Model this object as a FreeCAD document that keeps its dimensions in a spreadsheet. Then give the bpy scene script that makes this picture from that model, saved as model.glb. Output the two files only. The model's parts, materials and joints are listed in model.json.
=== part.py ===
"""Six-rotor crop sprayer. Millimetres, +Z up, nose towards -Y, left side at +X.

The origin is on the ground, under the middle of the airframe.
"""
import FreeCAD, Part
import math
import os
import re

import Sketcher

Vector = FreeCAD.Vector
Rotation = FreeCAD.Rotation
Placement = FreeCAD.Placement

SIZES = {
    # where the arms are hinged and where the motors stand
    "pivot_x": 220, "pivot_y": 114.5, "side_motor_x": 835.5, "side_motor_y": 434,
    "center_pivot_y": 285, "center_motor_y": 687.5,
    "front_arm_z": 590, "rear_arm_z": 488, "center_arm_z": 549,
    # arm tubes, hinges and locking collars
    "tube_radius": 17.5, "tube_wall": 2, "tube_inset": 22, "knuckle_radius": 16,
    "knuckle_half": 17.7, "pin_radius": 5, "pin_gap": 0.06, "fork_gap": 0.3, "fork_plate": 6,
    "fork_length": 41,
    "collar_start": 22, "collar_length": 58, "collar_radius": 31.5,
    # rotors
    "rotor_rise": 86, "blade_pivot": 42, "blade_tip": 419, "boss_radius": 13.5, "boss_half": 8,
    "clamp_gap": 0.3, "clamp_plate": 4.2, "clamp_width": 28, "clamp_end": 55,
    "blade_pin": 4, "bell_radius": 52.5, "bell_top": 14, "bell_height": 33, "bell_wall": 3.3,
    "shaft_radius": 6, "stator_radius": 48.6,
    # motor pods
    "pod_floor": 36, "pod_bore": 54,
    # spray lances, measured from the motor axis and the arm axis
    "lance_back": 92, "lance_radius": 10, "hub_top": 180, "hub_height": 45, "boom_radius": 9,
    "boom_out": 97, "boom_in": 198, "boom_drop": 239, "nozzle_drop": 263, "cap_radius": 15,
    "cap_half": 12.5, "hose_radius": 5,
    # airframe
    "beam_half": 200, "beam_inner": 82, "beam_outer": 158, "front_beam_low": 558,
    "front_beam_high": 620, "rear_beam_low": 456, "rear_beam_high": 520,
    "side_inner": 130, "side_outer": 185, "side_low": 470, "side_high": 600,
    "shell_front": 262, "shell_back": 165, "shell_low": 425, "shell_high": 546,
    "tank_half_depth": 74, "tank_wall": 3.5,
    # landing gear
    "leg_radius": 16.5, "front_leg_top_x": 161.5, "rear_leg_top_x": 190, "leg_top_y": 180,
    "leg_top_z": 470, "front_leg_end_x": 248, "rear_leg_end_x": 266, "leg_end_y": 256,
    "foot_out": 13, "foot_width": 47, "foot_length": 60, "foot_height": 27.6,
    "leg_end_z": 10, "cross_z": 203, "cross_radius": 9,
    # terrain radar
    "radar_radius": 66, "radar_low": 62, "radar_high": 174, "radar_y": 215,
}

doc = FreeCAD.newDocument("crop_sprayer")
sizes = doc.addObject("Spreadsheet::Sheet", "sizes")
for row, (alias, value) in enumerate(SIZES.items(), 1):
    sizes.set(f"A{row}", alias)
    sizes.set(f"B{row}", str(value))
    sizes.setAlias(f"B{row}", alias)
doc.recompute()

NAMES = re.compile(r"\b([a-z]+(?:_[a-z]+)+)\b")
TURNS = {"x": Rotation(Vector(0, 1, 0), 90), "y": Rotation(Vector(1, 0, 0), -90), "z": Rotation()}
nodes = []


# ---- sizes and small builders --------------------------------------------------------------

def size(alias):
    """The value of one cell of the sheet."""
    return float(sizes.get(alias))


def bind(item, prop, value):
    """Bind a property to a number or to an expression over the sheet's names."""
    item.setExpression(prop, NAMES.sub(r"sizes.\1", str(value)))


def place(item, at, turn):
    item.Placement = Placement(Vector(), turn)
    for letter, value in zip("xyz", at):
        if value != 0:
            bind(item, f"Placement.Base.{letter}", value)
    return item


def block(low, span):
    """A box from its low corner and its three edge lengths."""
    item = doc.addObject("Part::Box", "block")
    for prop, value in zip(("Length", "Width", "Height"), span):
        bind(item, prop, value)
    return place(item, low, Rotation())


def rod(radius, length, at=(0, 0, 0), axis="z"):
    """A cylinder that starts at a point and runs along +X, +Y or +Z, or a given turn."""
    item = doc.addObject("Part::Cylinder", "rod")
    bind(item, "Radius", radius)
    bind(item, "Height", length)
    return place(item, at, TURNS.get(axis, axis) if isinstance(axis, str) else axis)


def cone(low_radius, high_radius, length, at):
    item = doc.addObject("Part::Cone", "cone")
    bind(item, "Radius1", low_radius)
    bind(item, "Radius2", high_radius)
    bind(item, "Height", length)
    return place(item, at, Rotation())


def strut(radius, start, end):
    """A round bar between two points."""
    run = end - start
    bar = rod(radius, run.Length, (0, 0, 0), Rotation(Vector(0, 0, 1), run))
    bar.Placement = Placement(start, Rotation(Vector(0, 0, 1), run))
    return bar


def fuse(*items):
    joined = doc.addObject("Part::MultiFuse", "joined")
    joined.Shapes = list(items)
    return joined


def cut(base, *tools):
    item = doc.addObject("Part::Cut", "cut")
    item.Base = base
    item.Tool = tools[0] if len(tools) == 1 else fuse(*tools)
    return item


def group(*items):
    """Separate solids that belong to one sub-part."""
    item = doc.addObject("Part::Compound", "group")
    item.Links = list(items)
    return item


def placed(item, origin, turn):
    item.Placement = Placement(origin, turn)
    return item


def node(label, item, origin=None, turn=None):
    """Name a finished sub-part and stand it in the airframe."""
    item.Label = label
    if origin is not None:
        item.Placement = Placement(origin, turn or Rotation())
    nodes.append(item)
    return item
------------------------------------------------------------
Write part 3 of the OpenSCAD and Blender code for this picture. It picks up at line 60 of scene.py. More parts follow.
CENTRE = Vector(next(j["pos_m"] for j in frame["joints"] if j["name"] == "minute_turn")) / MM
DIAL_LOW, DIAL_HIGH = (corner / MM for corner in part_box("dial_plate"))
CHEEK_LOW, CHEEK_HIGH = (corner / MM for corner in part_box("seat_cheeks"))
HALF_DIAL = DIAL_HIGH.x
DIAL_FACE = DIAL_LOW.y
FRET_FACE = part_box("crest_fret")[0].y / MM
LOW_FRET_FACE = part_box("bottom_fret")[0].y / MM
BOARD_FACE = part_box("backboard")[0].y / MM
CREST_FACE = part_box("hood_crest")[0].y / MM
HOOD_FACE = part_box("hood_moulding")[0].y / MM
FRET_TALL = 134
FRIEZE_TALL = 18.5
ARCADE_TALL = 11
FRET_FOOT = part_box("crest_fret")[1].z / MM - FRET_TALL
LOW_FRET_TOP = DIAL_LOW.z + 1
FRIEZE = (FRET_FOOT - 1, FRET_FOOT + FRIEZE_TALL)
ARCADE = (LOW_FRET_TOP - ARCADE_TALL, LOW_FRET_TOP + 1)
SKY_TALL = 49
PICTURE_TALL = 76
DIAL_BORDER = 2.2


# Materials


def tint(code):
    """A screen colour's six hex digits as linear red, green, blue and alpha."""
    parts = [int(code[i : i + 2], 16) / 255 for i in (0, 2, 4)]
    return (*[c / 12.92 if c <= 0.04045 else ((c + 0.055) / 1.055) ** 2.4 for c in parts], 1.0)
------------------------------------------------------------
§ Task directions: Extract every line containing the string "scene" from the material.

§ Final result:
Model this object as a FreeCAD document that keeps its dimensions in a spreadsheet. Then give the bpy scene script that makes this picture from that model, saved as model.glb. Output the two files only. The model's parts, materials and joints are listed in model.json.
Write part 3 of the OpenSCAD and Blender code for this picture. It picks up at line 60 of scene.py. More parts follow.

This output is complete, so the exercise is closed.